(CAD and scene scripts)
>> begin

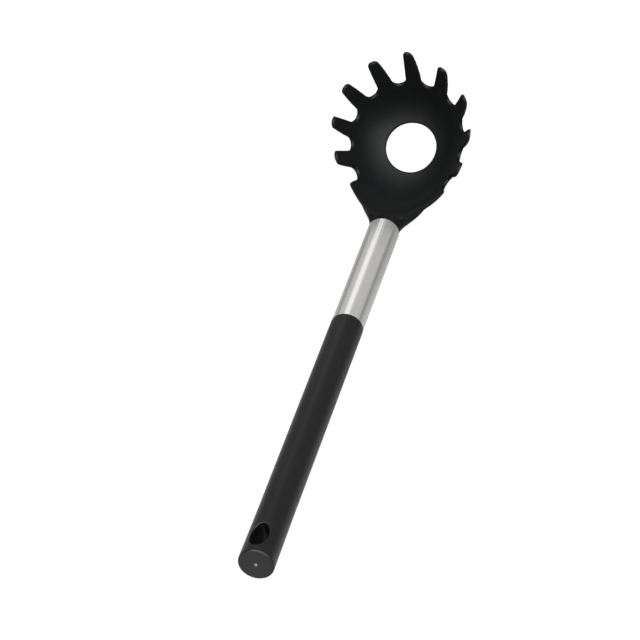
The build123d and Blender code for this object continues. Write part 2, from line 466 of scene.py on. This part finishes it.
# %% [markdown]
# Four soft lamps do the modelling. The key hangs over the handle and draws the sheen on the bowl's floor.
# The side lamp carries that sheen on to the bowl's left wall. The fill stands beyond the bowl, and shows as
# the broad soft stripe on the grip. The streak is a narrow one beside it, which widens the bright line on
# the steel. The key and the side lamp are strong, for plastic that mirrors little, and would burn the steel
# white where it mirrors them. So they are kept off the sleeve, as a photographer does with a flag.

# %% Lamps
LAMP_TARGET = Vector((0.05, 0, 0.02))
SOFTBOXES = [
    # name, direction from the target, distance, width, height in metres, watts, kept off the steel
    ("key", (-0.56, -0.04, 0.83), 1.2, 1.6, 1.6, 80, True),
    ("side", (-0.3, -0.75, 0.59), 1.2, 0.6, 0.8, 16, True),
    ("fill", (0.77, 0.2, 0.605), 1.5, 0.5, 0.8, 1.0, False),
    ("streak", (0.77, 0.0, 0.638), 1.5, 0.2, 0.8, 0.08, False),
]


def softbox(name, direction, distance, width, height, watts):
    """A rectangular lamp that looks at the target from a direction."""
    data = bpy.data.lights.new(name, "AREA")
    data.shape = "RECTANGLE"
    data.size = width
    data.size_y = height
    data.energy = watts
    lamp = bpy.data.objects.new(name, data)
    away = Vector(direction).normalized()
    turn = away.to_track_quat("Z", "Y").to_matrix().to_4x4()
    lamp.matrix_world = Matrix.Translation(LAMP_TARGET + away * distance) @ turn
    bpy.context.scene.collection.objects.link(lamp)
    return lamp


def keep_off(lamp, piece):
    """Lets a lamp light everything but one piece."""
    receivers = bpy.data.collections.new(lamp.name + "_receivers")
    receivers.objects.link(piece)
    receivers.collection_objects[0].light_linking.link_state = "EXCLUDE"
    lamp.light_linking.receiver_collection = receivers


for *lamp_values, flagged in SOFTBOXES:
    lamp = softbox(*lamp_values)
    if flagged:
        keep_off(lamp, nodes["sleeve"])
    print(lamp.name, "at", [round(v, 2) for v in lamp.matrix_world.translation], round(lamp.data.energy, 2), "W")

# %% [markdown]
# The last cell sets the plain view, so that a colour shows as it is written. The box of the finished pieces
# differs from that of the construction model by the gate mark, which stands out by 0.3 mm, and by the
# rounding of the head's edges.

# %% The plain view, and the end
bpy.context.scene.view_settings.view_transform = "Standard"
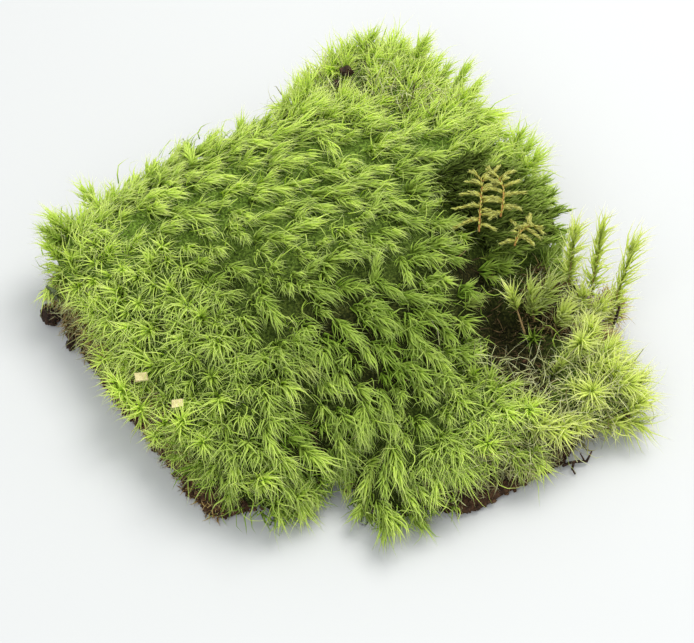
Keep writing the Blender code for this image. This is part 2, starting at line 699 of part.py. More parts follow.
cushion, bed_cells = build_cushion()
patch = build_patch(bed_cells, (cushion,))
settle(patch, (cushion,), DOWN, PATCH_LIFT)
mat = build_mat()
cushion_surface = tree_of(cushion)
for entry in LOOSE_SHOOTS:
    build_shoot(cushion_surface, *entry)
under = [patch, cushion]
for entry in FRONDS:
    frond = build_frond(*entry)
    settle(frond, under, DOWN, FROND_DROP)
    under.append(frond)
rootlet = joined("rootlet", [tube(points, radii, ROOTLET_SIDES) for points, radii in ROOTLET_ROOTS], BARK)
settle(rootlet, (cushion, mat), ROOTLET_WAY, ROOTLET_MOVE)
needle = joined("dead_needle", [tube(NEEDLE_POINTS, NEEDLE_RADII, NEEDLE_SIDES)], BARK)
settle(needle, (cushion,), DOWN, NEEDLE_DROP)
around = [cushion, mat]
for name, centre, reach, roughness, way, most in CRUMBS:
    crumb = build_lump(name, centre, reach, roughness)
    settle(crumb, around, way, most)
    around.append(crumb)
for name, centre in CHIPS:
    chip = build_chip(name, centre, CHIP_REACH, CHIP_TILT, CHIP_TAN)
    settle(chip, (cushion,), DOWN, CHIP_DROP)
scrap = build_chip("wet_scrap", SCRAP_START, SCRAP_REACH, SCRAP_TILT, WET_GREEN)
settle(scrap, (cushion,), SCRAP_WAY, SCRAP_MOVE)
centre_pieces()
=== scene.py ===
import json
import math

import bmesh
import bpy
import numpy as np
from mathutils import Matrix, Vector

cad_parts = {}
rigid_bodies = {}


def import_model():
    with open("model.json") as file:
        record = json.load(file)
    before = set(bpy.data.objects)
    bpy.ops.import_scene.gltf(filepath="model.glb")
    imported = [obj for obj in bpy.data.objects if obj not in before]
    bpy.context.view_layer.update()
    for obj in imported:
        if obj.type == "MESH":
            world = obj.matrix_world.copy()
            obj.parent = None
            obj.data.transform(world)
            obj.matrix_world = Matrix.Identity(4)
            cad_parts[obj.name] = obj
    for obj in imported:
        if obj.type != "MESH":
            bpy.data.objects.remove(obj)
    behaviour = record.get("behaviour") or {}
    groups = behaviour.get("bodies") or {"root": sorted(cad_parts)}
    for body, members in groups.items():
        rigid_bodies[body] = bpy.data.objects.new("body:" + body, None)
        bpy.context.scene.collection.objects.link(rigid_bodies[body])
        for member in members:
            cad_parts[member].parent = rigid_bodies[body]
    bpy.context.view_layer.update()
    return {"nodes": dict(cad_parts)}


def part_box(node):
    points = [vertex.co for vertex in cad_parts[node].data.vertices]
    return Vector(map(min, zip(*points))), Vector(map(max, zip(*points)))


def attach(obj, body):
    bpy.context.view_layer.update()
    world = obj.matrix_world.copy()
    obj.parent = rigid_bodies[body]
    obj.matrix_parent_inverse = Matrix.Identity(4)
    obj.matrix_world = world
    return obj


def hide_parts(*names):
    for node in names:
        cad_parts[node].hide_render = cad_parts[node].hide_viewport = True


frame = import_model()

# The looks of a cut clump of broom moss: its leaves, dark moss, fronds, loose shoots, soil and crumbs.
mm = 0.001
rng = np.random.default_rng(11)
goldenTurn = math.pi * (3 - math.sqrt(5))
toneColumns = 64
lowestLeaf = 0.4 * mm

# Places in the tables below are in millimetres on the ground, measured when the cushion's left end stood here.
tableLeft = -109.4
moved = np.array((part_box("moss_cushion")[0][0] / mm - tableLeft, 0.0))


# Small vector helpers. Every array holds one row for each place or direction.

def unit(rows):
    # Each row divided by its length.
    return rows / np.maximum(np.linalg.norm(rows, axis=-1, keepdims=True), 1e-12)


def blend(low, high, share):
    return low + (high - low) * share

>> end

Exercise goal. Copy out only the lines above from the one with "settle(chip, (cushion,), DOWN, CHIP_DROP)" to the one with "obj.parent = None", inclusive, exactly as they stand.

Result of the task.
    settle(chip, (cushion,), DOWN, CHIP_DROP)
scrap = build_chip("wet_scrap", SCRAP_START, SCRAP_REACH, SCRAP_TILT, WET_GREEN)
settle(scrap, (cushion,), SCRAP_WAY, SCRAP_MOVE)
centre_pieces()
=== scene.py ===
import json
import math

import bmesh
import bpy
import numpy as np
from mathutils import Matrix, Vector

cad_parts = {}
rigid_bodies = {}


def import_model():
    with open("model.json") as file:
        record = json.load(file)
    before = set(bpy.data.objects)
    bpy.ops.import_scene.gltf(filepath="model.glb")
    imported = [obj for obj in bpy.data.objects if obj not in before]
    bpy.context.view_layer.update()
    for obj in imported:
        if obj.type == "MESH":
            world = obj.matrix_world.copy()
            obj.parent = None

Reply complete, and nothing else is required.